Whereas we who are members of the divine family of the Father can call him by his proper name Yahweh if we wish, Jewish folk and those who call themselves Israelites should not use it in public (whether in church, camp meetings or on the streets). Yahweh strictly forbids them to do so. [See my research study "The Suppression of the Divine Name" where all of this is explained. This booklet is now out of print but we hope to bring it up to date and republish it sometime in the future.]
This poses a problem in translating the Old Testament if it is to be read by Jewish or Israelite peoples. Since the commands of Yahweh have not yet been rescinded for them, it appears better to use a substitute word for the almost 7000 occasions the name Yahweh is used. The apostles universally followed this procedure in their New Testament renderings. These are matters to be discussed when it comes to properly translating the Holy Scriptures, but it appears to me that we can hardly improve on the methods of the apostles who (being Jews and writing in many cases to Jews) always used substitute words for Yahweh.
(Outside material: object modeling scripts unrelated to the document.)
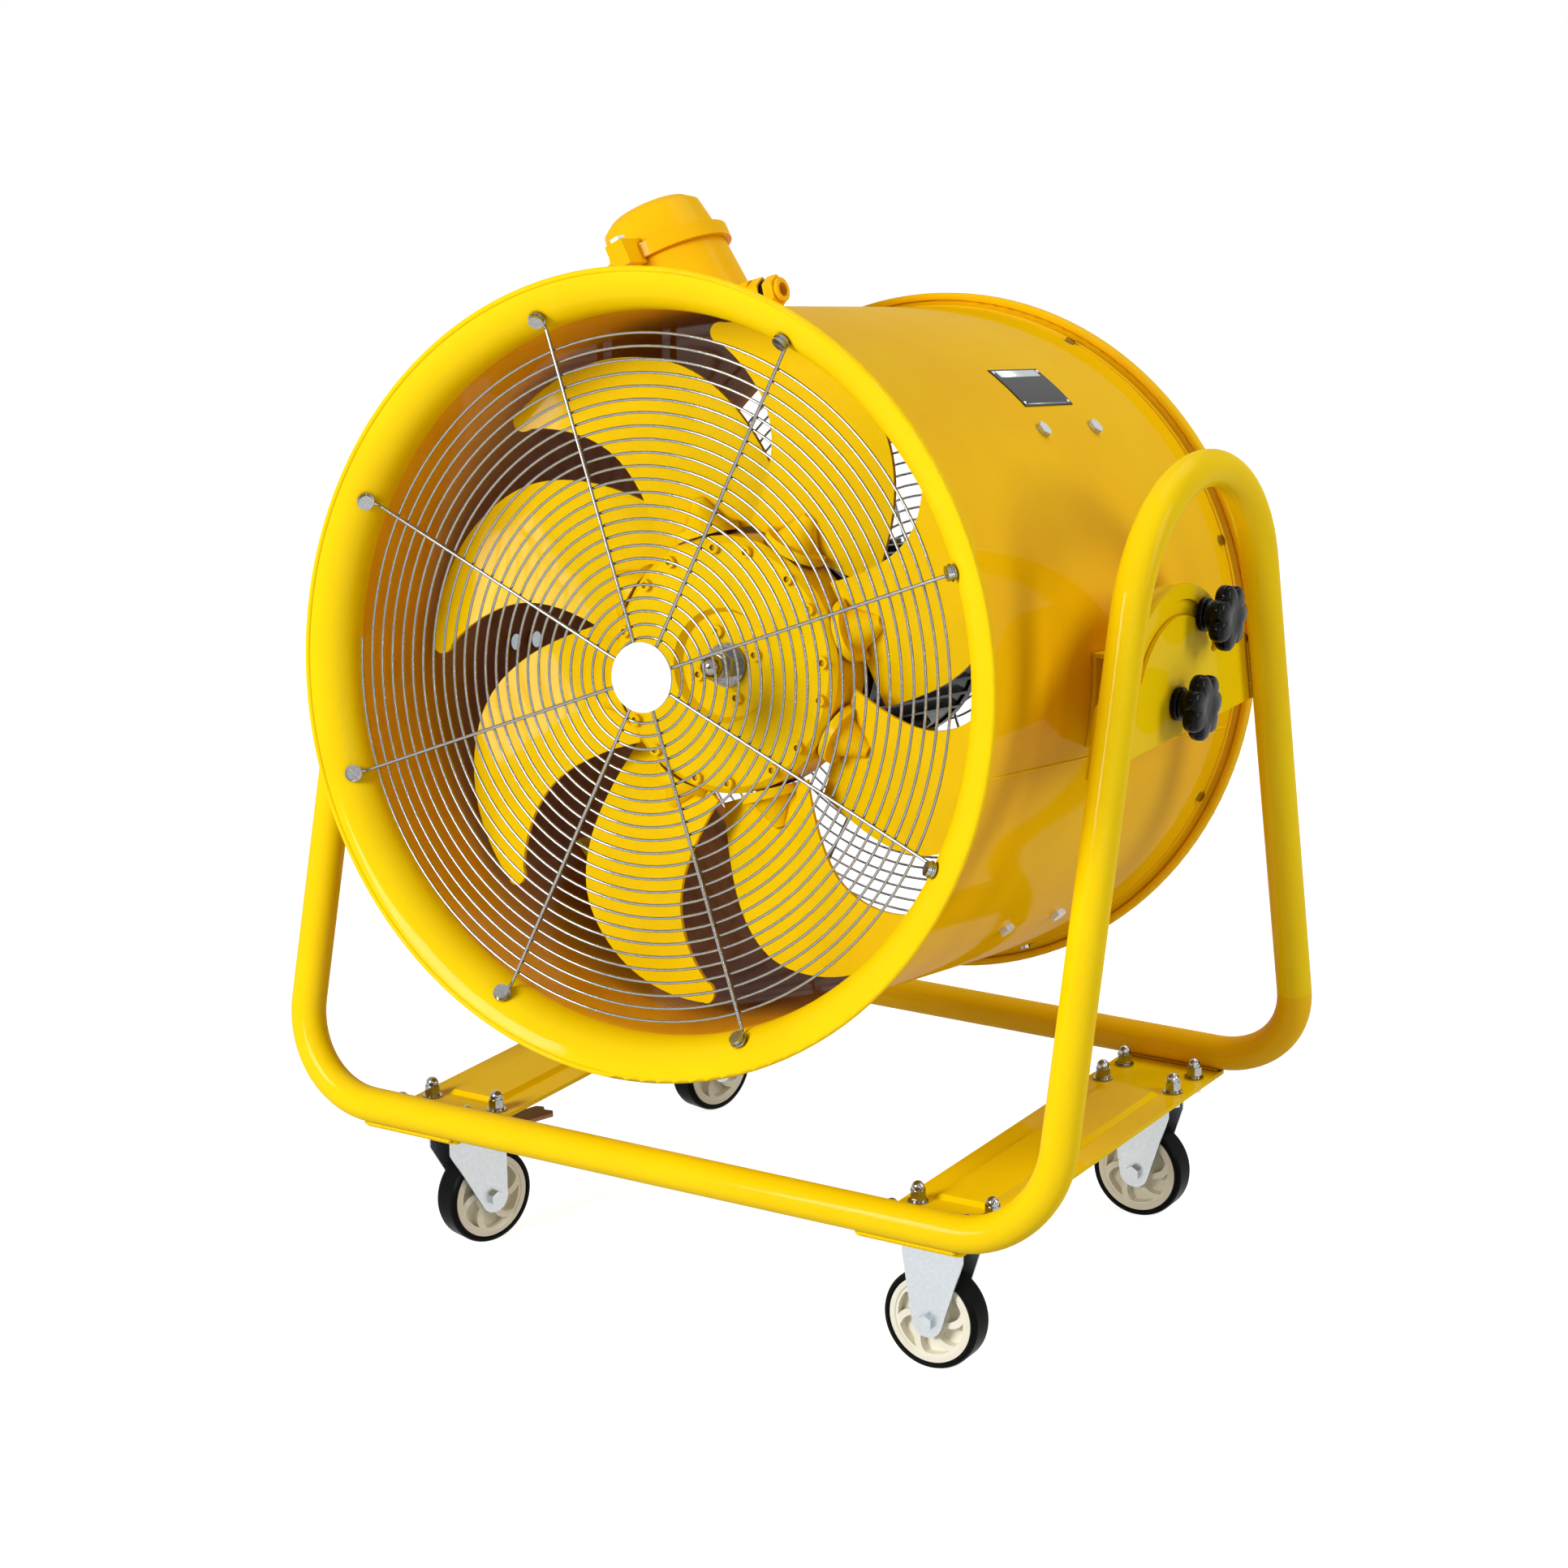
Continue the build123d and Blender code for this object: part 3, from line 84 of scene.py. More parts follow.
# Weld beads, nameplate details and rivets (metres)
SEAM_STEPS = 380
SEAM_BEAD = 0.0012
LEG_BEAD = 0.0019
RAIL_BEAD = 0.0021
BESIDE_LEG = 0.0072
BESIDE_RAIL = 0.0066
HEADER_FOOT = 0.0008
HEADER_TOP = 0.00125
LINE_TOP = 0.00112
HEADER_INSET = 0.008
RIVET_R = 0.0017
RIVET_INSET = 0.004
RIVET_SEAT = 0.0009
RIVET_FLATNESS = 0.6

# Studio (metres and watts)
FLOOR_HALF = 12.0
FLOOR_TONE = 0.55
FLOOR_GLOW = 0.86
FAR_FLOOR_GLOW = 0.95
GLOW_RISES_FROM = 1.0
GLOW_RISES_TO = 4.0
WORLD_LEVEL = 0.12
LAMPS_AIM_AT = (0, 0, 0.5)
LAMPS = [
    # name, place, width, height, power
    ("key", (-1.2, -3.7, 1.9), 1.4, 1.4, 152),
    ("side", (3.4, 0.9, 1.9), 1.2, 2.0, 46),
    ("top", (0.3, 1.2, 3.2), 2.2, 2.2, 36),
    ("strip_near", (2.5, -2.4, 1.1), 0.02, 1.8, 6),
    ("strip_far", (3.0, -1.5, 1.1), 0.02, 1.8, 6),
]


# Node helpers

def new_material(name):
    """Empty node material with its shader and its coordinates in metres."""
    material = bpy.data.materials.new(name)
    material.use_nodes = True
    tree = material.node_tree
    tree.nodes.clear()
    out = tree.nodes.new("ShaderNodeOutputMaterial")
    shader = tree.nodes.new("ShaderNodeBsdfPrincipled")
    tree.links.new(shader.outputs[0], out.inputs[0])
    place = tree.nodes.new("ShaderNodeTexCoord").outputs["Object"]
    return material, tree, shader, place


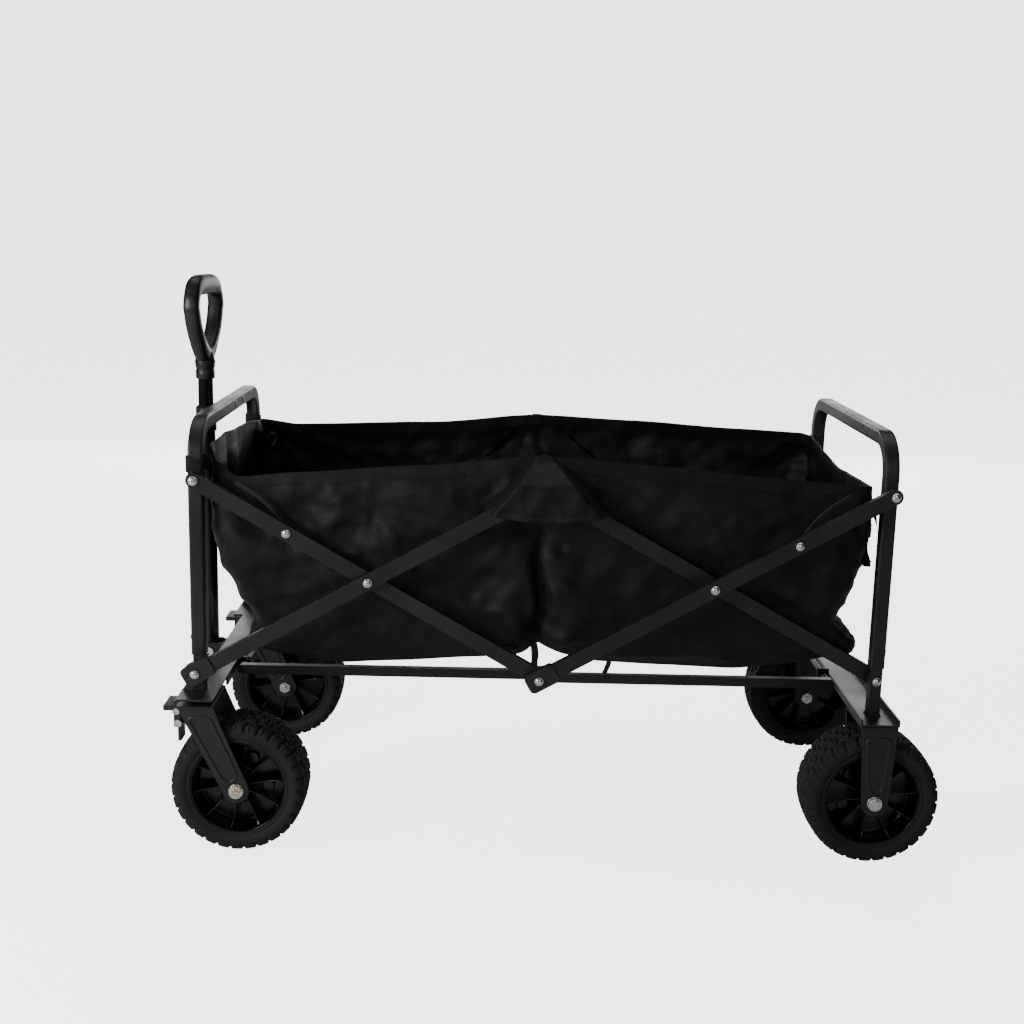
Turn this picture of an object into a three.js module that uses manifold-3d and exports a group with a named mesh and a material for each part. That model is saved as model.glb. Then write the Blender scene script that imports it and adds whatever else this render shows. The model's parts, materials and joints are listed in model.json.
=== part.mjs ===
// A folding pull wagon: two scissor-linked sides, U-shaped end frames that slide on posts,
// a fabric basket, four fat tyres, swivelling front wheels with brakes, and a telescopic handle.
// Millimetres. +X points to the rear, +Z up. The left side of the wagon is at -Y.
import * as THREE from "three";
import { mergeVertices } from "three/addons/utils/BufferGeometryUtils.js";
import Module from "manifold-3d";

const wasm = await Module();
wasm.setup();

// ---- Driving dimensions ----
const LEG_X = 448; // from the middle of the frame to the axis of a leg
const LEG_Y = 212.5; // from the middle of the frame to the axis of a leg
const LOW_Z = 247; // lower pivots of the scissor bars
const HIGH_Z = 500; // upper pivots of the scissor bars
const BASE_MIDDLE = 22; // how far the middle of the whole wagon lies behind the middle of the frame

const LEG = { side: 19, wall: 1.5, corner: 3, bottom: 265, top: 567, bend: 46 };
const POST = { side: 15.4, bore: 11, top: 518 };
const BAR = { height: 20, thick: 10, wall: 1.5 };
const STRUT = { height: 13, thick: 12, wall: 1.5, x: 415, z: 205, frontY: 90, rearY: 103 };
const MIDDLE_ROD_R = 4.4;
const LUG_Y = 61; // of the plates that carry the base struts
const STUD_R = 4;
const RIVET = { r: 5.6, thick: 2.5 };
const BRACKET_SKIN = 2.5;
const SPACER_R = 8;
const PIVOT_GAP = 0.1; // radial clearance of a running pivot
const OPEN_GAP = 0.5; // radial clearance where the linkage closes on itself
const GAP = 0.3; // between pieces that touch

// Distances of the bar layers from the middle of the wagon.
const INNER_LAYER = LEG_Y + 15.5;
const OUTER_LAYER = LEG_Y + 26.5;
const BEHIND_LEG = LEG_Y - 17.5;

const WHEEL = { r: 90, width: 75, rimR: 62.4, hubR: 17, axleR: 6, frontX: -395 };
const FORK = { inner: 168, outer: 257, plate: 3, top: 206, width: 46, end: 17, bossR: 16, boss: 5.5 };
const REAR_FORK = { top: 195.7, width: 48, end: 18 };
const KINGPIN = { r: 5, headR: 9, bottom: 195, top: 222 };
const BRAKE = { x: -473, z: 176, pinR: 3, hubR: 6, earY: 23.5, half: 20, paddle: 21, paddleZ: 15,
  arm: 30, armHalf: 12 };
const FRONT_BEAM = { front: -458, rear: -424, endFront: -472, bottom: 200, top: 215, skin: 3 };
const REAR_BEAM = { front: 422, rear: 474, bottom: 196, lip: 206, skin: 3, half: 256.5 };
const FRAME_STUD = { front: 11.3, rear: 22.3 }; // how far the upper studs stand out of the legs
const HANDLE = { x: -478, pivotZ: 205, tubeR: 12.3, wall: 1.4, tubeTop: 545, tiltPinR: 4 };
const TILT_HEAD = { r: 7, thick: 2.5 };
const CHEEK = { nose: 12, height: 26, thick: 3, corner: 5, flange: 10 }; // of the handle's bracket
const INNER_TUBE = { r: 10.5, bore: 9.1, bottom: 250, top: 628 };
const COLLAR = { r: 14.5, bottom: 530, top: 566 };
const GRIP = { socket: 605, socketR: 13.4, loop: 627, hip: 706, top: 751, thick: 22, half: 65,
  foot: 15, side: 19, bar: 29, corner: 34, steep: 2.4, twist: -6 }; // twist in degrees about the tube
const BASKET = { frontTop: -425, rearTop: 425, frontFloor: -372, rearFloor: 395,
  halfTop: 198, halfFloor: 184, floor: 258, rimEnds: 505, rimMiddle: 537, skin: 4 };

// ---- Looks ----
const PAINT = { color: 0x1d1c1e, roughness: 0.42, metalness: 0.6 };
const ZINC = { color: 0xc9ccce, roughness: 0.3, metalness: 1.0 };
const RUBBER = { color: 0x1b1a1b, roughness: 0.85, metalness: 0.0 };
const PLASTIC = { color: 0x101012, roughness: 0.35, metalness: 0.0 };
const FABRIC = { color: 0x16161b, roughness: 0.9, metalness: 0.0 };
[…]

The word "Lord" is indeed a perfectly good substitute and that is what most modern translations use. For Elohim the apostles normally used the Greek word theos. We are told by Eusebius in the fourth century (a fine scholar who spoke Greek as a native tongue) that the word theos came from the early Greek word theonta which meant "running" (Prep. Evang.I.9 29d to 30a). This was Plato’s interpretation and the "running" referred to the "consistent and regular motions associated with the heavenly bodies." In other words, theos in the singular meant the One who was always in action, and One who was always consistent and perfect in his "running" (his motion). This is no doubt close to the original meaning and the apostle Paul believed it was perfectly proper to use it to refer to God the Father (Acts 17:24). There is no reason why we cannot do the same thing.